Women’s groups have been working tirelessly for seven years to reach this moment and have faced sometimes daunting obstacles. “This is the first time that the government has committed to an action plan on gender, a tangible working plan with timetables, targets, and measurable objectives that can be evaluated and followed up on,” said attorney Anat Thon Ashkenazy, Coordinator of 1325 Israel on behalf of Itach-Maaki Women Lawyers for Social Justice, which has spearheaded this initiative for the past seven years. “It is also the first time that all the various discussions on gender have been connected – women’s representation, women’s security, and gender mainstreaming. That’s the essence of Resolution 1325, that all these issues are tied together.”
Also significant is the list of participants in the process. This is the first time that gender is seen not as an issue of concern to the ministries of welfare and education alone, but rather as demanding the attention of all ministries. Until very recently, these ministries did not believe that they are part of the gender problem. Member of the Knesset Aliza Lavie, who heads the Knesset Committee on the Status of Women, which has been advancing this initiative, received a response from the Ministry of Defense earlier this year saying that they did not understand what their office has to do with gender.
There is quite a lot for them to learn. The negotiations over the recent Gaza war, for example, took place with zero women around the table–not even Justice Minister Tzipi Livni, whose official job title was to be head of negotiations. Prime Minister Netanyahu found a way to replace her with his own male representative. (Could this manipulation have anything to do with Livni’s powerful campaign to replace him in the upcoming elections? I wonder.)
The gender problem cuts across the board in Israel. A 2014 state comptroller’s report found that women fill less than one third of all senior management positions in the public sector, that only 64 out of 331 chairs of the board of government-affiliated companies are women, and perhaps most alarmingly, that not one of the CEOs of those 331 government companies are women. Many government commissions – such as The Turkel Commission, which investigated a 2010 Israeli raid on a Gaza-bound flotilla–have zero women. And minority women—such as Ethiopians and Arabs—are almost completely unrepresented in government leadership.

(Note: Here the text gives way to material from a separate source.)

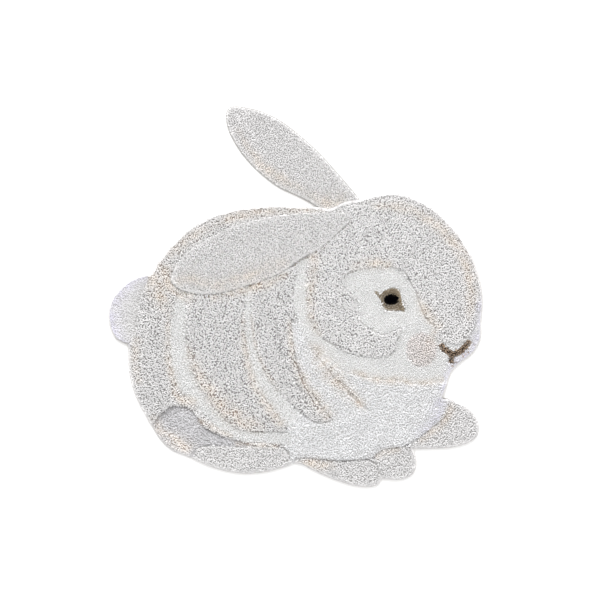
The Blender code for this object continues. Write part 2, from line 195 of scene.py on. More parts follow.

Israel was, ironically, the first country in the world to give lip service to Resolution 1325 back in 2005 by officially confirming its commitment to the idea. But since then, Israel has done nothing. Meanwhile, other countries—including Northern Ireland, Guatemala, The Philippines, Liberia, and even the United States—have had considerable success in implementing Resolution 1325. The difference, according to Thon Ashkenazy, between countries with success and those without, is in whether they adopted an actual working plan. According to a Harvard University study tracking the impact of 1325, countries that adopted a working plan had an average increase of 11% in women’s representation in decision-making within two years. And in some countries, the impact can be felt on issues of war and peace. Lleymah Gbowee made history in Liberia when she mobilized women to force an end to the 14-year civil war, and then won the Nobel Peace Prize for her work. Israel could certainly use a woman like her.
“From Northern Ireland to Liberia to Nepal and many places in between, we have seen that when women participate in peace processes, they focus discussion on issues like human rights, justice, national reconciliation, and economic renewal that are critical to making peace, but often are overlooked in formal negotiations,” then Secretary of State Hillary Clinton said in December 2011 when the United States launched their own action plan to implement 1325. “[Women] build coalitions across ethnic and sectarian lines, and they speak up for other marginalized groups. They act as mediators and help to foster compromise. And when women organize in large numbers, they galvanize opinion and help change the course of history.”
The Israeli women who have been working tirelessly on this issue studied the models around the world to see what works. They began by lobbying for legislation, then appealed to the High Court of Justice, and then realized that the key to success would be collaboration among women. In 2011, Thon Ashkenazy and others pulled together a coalition of 30 organizations of women’s rights and human rights in order to create a groundswell of active support. The coalition, which was funded by Heinrich Bell, the European Union and the National Council of Jewish Women, have worked together over the past three years to formulate a working plan based on successful models around the world. Their model, which was completed in October 2013, will hopefully become the foundation for the governmental committee that was announced this week.
“I see the process that we all went through together, with so many organizations and partners in a complex and ongoing dialogue, as the heart of this success,” said Dr. Galit Deshe, CEO of the Israel Women’s Network, one of the 30 organizations partnering in the coalition. “We all know how complex our field is, with arguments and ideological gaps among different organizations. And yet, despite all that, we managed to take a volatile issue and create an open and creative space for communication. For that, we should all be congratulated.”
Vered Swid, who will be leading the team, says that the goal is to put in place a multi-year plan that goes to 2020, with short-term, intermediate, and long-term plans. “I have a vision in which every year on March 8—International Women’s Day—representatives from all government ministries report to the Prime Minister on what their offices did that year to advance gender equality,” Swid told me. “This isn’t about ‘the status of women’. This is about advancing gender equality, and about empowering men to be agents of change on this issue as well.” Swid says that PM Netanyahu has been very supportive of gender issues, and in fact was the one who, back in 1998, established the very position that she currently holds. Swid says that Sara Netanyahu is also very supportive of gender issues.
Meanwhile, the six-month target date when the new committee is meant to present its paper will be after the elections, leaving many questions about what the government will look like at the time. “The change in government should not have an effect on the work of the professionals in the field,” Swid reassures. “In any case, support for gender issues is growing throughout Israel. In the past, it was very hard to get people’s attention on this issue. But now, doors are open to us everywhere.”
Perhaps this announcement is a sign that gender awareness is spreading in Israel –or an understanding that addressing the concerns of women is sound policy. It will be very interesting to see how this develops, and how gender impacts and is impacted by the upcoming elections.